(CAD and scene scripts)
#####
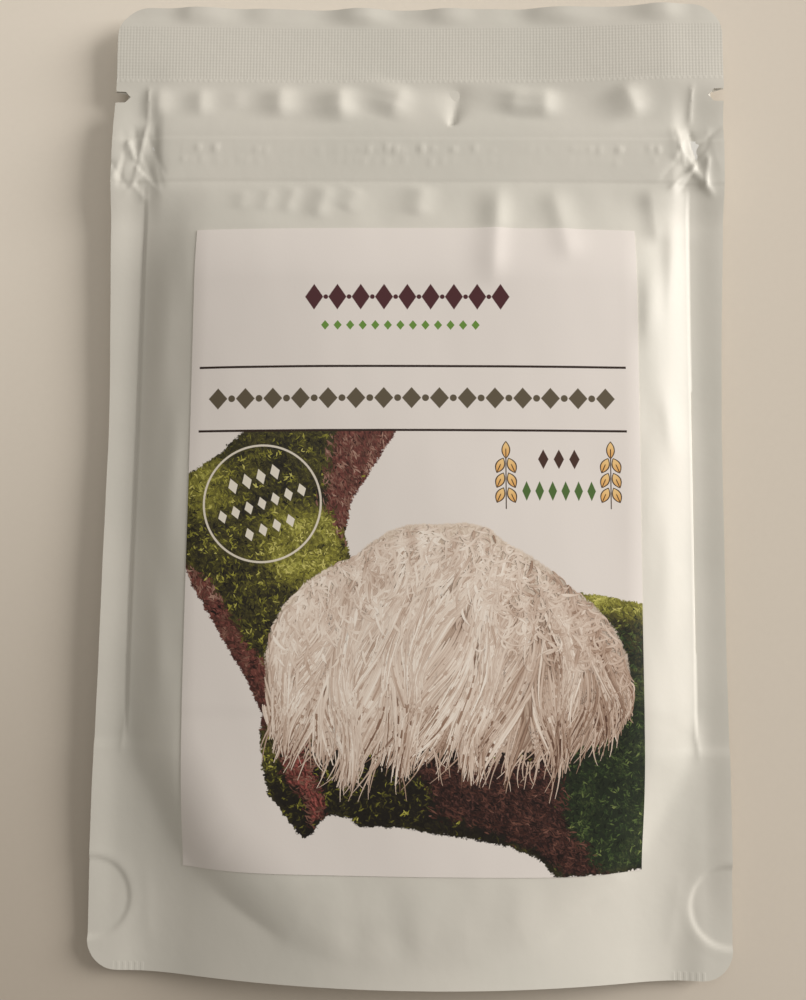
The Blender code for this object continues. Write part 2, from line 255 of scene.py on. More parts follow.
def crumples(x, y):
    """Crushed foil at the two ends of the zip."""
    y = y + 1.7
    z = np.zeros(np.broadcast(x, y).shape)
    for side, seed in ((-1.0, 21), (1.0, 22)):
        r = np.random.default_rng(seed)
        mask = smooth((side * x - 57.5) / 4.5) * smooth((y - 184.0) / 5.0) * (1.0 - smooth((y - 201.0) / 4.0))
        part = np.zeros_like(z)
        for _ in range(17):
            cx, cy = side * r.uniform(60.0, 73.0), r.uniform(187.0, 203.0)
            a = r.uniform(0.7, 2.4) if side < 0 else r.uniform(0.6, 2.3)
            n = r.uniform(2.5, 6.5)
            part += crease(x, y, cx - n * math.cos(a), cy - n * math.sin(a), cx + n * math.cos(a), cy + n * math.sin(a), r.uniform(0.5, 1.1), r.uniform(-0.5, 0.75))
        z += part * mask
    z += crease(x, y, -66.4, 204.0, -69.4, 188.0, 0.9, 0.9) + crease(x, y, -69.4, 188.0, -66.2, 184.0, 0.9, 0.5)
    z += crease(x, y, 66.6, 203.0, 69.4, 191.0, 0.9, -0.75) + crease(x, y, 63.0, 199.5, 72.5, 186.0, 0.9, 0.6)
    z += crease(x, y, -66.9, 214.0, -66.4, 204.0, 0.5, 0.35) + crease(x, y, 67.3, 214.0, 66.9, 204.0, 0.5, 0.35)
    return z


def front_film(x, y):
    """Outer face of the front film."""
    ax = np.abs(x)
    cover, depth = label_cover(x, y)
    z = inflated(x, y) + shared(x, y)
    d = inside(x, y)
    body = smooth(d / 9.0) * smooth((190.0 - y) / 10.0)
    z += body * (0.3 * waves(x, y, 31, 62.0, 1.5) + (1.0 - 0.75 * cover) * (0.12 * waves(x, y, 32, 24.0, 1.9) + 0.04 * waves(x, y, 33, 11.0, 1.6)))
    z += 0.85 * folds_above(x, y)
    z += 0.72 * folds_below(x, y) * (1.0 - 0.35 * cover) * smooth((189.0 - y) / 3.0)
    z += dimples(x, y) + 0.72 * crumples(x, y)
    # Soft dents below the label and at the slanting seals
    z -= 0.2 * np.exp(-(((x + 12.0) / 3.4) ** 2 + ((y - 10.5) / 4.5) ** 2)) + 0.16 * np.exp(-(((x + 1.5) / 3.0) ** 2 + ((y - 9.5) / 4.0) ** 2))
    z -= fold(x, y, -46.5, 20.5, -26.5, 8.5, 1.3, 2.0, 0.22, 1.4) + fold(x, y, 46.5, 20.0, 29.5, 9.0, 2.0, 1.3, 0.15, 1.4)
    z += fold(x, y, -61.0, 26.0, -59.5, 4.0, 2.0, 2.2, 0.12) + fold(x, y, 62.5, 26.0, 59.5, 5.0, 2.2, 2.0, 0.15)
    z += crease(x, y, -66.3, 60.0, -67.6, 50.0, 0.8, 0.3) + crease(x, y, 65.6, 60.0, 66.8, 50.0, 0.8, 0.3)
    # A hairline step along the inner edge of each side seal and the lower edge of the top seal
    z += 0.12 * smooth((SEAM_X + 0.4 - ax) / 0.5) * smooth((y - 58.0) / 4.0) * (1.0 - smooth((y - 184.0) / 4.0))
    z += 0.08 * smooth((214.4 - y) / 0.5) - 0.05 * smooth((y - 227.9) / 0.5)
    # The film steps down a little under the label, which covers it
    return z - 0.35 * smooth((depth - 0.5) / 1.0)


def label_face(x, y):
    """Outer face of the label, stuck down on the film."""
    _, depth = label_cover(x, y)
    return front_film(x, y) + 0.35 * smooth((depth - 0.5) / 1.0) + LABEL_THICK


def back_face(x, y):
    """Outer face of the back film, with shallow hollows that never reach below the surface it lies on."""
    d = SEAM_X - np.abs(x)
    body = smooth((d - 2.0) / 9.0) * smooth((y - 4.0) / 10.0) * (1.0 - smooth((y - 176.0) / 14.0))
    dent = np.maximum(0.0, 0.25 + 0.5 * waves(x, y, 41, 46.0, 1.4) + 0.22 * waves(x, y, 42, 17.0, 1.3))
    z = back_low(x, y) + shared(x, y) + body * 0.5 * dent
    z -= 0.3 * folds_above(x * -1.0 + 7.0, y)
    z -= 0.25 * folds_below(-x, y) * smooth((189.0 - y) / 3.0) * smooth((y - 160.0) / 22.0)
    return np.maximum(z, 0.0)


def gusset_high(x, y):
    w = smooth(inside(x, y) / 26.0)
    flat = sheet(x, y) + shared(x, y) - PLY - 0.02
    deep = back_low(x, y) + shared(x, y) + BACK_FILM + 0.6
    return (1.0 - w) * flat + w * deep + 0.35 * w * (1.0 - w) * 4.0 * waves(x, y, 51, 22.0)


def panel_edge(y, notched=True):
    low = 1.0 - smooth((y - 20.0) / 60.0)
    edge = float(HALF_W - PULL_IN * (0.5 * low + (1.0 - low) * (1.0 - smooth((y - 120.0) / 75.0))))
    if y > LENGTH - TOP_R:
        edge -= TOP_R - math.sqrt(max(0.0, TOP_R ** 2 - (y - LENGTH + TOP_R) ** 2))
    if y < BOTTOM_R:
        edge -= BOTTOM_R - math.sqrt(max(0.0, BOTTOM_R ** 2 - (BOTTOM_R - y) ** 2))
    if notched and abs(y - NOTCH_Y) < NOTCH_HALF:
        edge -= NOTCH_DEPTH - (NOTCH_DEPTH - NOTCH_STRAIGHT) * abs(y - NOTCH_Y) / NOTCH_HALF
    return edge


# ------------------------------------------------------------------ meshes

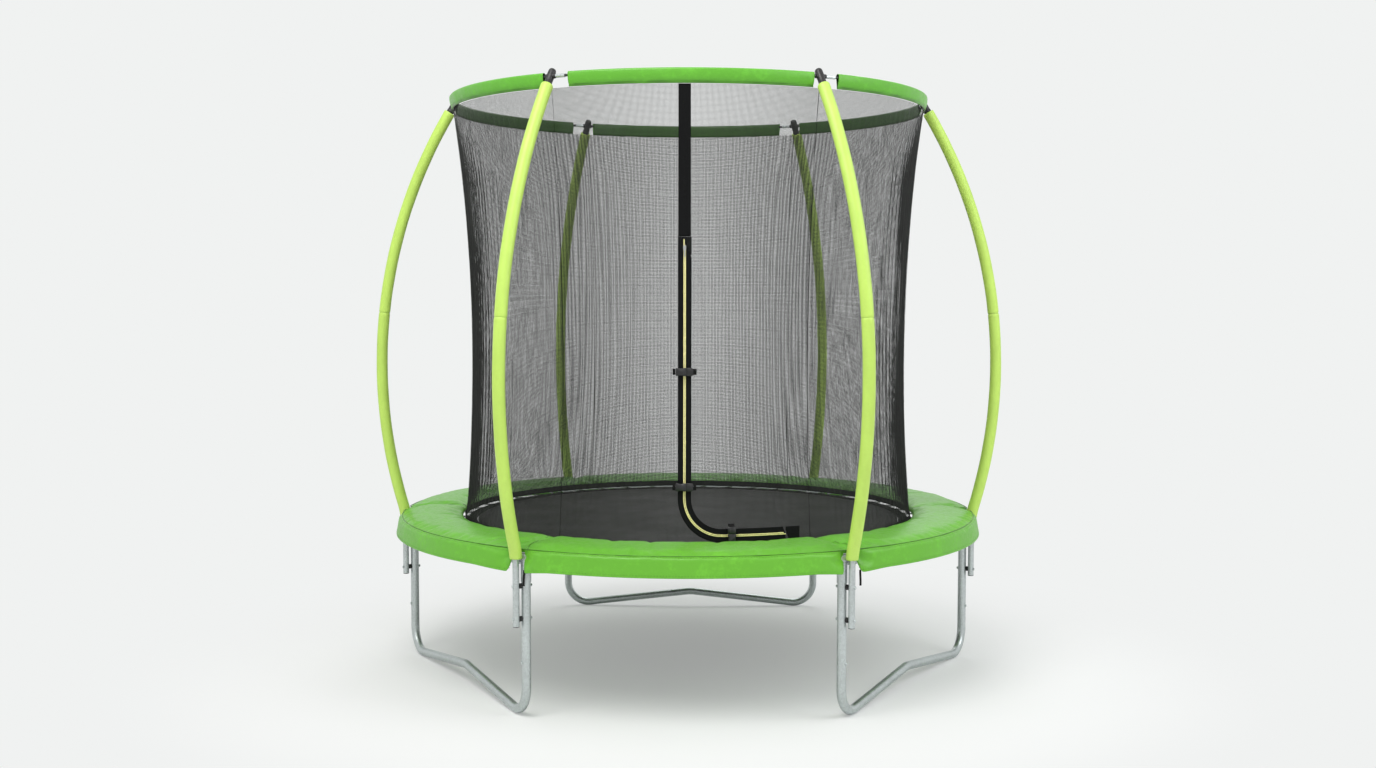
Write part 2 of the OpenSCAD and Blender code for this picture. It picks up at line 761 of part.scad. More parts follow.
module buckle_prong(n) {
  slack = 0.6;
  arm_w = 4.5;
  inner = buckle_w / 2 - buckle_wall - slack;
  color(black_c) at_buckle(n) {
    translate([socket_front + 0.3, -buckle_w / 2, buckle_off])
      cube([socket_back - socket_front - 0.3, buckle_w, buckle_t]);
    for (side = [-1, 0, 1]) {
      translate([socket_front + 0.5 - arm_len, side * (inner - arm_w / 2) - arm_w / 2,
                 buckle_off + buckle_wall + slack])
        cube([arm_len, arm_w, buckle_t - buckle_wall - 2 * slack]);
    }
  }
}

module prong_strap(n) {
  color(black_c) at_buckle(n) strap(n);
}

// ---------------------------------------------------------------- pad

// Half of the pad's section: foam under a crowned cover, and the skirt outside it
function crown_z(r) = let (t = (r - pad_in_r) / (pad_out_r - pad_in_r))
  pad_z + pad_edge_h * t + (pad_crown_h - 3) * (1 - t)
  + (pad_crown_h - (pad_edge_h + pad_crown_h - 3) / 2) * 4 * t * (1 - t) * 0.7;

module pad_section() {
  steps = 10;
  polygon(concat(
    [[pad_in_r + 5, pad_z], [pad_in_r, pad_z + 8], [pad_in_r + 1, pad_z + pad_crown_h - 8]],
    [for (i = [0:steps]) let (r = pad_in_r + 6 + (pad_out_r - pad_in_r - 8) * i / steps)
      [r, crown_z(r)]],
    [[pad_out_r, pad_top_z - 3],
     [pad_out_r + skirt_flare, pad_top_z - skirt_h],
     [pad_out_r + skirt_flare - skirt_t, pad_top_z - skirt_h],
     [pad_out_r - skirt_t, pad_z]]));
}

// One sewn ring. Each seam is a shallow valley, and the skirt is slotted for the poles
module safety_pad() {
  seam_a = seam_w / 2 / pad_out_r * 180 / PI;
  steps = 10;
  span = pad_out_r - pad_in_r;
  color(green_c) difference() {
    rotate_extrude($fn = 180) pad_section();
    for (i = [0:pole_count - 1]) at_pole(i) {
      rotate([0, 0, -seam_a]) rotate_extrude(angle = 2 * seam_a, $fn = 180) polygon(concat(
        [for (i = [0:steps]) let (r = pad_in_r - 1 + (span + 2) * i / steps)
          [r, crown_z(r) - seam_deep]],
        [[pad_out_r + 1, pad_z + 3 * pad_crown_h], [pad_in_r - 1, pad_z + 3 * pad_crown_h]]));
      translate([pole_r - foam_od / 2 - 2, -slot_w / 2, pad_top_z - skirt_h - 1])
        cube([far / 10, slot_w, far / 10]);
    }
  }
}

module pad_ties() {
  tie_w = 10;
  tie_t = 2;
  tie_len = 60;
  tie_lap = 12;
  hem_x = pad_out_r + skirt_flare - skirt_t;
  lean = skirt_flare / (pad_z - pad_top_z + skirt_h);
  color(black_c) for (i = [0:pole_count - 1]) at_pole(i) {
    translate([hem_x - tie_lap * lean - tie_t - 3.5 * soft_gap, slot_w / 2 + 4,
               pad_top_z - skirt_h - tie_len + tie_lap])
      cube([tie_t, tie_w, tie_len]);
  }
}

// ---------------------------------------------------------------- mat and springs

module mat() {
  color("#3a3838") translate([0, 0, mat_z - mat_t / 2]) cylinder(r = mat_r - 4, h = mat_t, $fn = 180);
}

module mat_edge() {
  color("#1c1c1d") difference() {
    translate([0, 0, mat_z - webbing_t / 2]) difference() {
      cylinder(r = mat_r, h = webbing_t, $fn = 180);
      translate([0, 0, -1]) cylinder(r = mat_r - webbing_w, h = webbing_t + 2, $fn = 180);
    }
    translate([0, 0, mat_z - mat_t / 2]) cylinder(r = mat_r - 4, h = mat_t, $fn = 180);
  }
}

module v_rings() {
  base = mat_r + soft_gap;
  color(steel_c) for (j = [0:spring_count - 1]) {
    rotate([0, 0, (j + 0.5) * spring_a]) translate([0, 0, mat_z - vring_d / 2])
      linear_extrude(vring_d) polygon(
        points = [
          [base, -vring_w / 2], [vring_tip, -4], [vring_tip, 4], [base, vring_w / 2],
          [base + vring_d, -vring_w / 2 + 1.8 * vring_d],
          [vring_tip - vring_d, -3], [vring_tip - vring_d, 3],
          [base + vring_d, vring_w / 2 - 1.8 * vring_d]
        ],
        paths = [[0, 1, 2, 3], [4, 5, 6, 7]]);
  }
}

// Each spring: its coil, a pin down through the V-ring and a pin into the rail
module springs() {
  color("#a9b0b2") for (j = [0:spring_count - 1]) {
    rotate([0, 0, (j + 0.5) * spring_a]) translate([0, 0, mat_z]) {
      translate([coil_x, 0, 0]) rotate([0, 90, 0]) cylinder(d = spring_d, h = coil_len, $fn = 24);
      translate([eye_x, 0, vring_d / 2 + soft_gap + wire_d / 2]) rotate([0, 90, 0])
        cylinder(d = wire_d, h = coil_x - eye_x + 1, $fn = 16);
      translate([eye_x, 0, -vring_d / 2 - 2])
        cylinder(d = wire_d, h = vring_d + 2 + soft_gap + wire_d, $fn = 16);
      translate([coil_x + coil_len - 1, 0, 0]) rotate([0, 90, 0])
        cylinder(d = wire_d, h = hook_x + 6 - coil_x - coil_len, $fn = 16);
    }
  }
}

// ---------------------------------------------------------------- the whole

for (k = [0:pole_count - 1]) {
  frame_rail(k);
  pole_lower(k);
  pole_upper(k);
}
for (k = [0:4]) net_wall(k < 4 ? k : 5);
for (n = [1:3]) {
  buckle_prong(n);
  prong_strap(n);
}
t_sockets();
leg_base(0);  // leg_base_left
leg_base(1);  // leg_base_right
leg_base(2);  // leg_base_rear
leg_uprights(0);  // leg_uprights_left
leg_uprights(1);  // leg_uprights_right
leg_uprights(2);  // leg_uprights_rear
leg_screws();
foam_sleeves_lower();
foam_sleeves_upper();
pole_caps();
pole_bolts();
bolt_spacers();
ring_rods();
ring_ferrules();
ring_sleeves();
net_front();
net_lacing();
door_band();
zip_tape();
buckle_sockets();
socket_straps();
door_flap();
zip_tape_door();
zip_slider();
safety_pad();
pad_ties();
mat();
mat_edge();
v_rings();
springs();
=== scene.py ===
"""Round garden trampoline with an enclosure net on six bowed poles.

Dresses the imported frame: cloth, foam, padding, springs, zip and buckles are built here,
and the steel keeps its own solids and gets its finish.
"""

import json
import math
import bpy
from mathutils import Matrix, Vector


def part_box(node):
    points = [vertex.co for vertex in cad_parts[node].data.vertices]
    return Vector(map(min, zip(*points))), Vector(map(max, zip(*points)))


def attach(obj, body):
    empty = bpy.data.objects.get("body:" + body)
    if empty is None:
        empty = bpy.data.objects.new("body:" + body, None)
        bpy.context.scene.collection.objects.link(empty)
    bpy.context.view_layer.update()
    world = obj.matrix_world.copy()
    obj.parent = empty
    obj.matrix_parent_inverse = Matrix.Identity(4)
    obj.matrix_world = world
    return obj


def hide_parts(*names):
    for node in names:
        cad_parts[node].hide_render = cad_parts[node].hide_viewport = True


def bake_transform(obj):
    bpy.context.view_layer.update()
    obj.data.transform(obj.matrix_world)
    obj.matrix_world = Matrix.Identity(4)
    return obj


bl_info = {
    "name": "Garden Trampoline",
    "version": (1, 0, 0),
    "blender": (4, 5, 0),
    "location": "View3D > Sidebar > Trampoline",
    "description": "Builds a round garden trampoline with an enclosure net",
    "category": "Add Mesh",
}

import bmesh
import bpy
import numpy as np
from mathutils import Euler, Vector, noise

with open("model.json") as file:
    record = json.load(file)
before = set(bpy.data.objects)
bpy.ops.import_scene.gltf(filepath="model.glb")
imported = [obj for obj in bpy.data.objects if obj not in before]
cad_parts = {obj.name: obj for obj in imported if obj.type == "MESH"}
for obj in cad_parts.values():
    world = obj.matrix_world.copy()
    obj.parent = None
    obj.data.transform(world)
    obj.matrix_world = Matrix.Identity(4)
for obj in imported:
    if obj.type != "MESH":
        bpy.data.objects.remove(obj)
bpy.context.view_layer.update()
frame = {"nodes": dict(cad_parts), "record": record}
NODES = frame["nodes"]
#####
• REQUEST: Starting with the line that contains "before = set(bpy.data.objects)", return each line through the last one of the data above, exactly as written and nothing more.

• EXERCISE ANSWER:
before = set(bpy.data.objects)
bpy.ops.import_scene.gltf(filepath="model.glb")
imported = [obj for obj in bpy.data.objects if obj not in before]
cad_parts = {obj.name: obj for obj in imported if obj.type == "MESH"}
for obj in cad_parts.values():
    world = obj.matrix_world.copy()
    obj.parent = None
    obj.data.transform(world)
    obj.matrix_world = Matrix.Identity(4)
for obj in imported:
    if obj.type != "MESH":
        bpy.data.objects.remove(obj)
bpy.context.view_layer.update()
frame = {"nodes": dict(cad_parts), "record": record}
NODES = frame["nodes"]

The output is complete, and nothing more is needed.